David: There are a few that are near and dear to me.
“Turtles all the way down: tuning Linux for database workloads” looks like a great one. It is one view I have always had, and DBA’s should be DBA’s, SysAdmins, and Storage people rolled into one. That way they can understand the impacts of the application down to the blocks the database reads.
“TokuDB internals” is another one. I have used TokuDB in MySQL and Mongo to some degree but as it has never had in-depth documentation. A topic like that is a great way to fill any gaps for experienced and new people alike.
“Database Reliability Engineering” looks like a great talk from a great speaker.

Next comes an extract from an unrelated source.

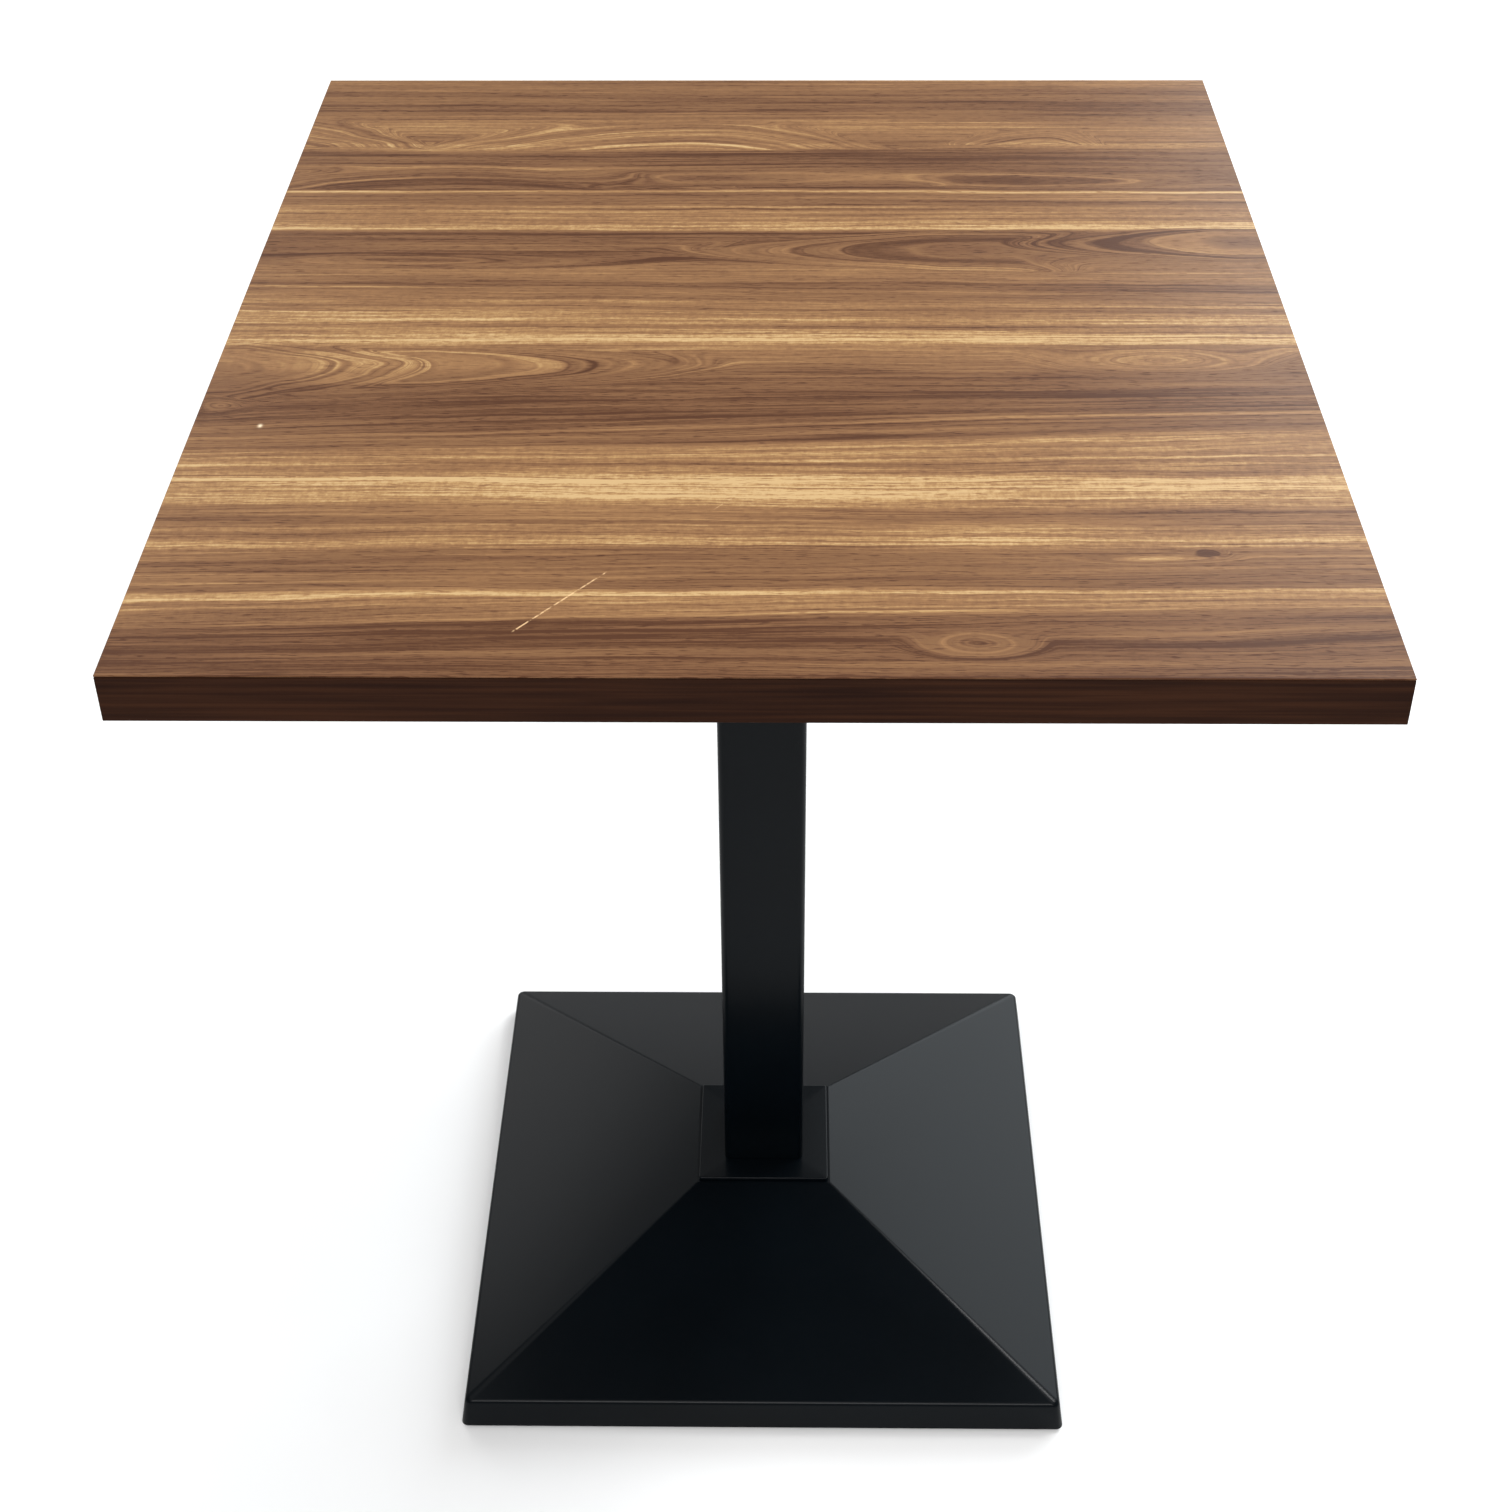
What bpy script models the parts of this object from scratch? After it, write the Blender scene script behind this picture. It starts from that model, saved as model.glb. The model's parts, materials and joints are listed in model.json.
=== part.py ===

As an InnoDB geek, I like the idea around “Understanding InnoDB locks: case studies.”
I see a huge amount of potential for MaxScale if anyone else is curious, “Anatomy of a Proxy Server: MaxScale Internals” should be good for R/W splits and split writing type cases.
Finally, one of my favorite people is Charity as she always is so energetic and can get to the heart of the matter. If you are not going to “Upgrade your database: without losing your data, your perf or your mind” you are missing out!
Tom: Thanks for speaking with me, David! Is there anything else you’d like to add: either about Rackspace or Percona Live Amsterdam?
David: In regards to Rackspace, I urge everyone to check out the Data Services group. We handle everything from Redis to Hadoop with a goal of augmenting your groups or providing experts to help keep your uptime as high as possible. With options for dedicated hosts to platform type services, there is something that helps everyone. Rackspace is not just a cloud company but a real support company that provides amazing hardware to use, or support for other hardware location that is growing rapidly.
With Percona Amsterdam, everyone should come the group of speakers is simply amazing, I for one am excited by so many topics because they are all so compelling. Outside of that you will it hard find another a gathering of database experts with multiple technologies under their belt and who truly believe in the move to picking the right technology for the right use case.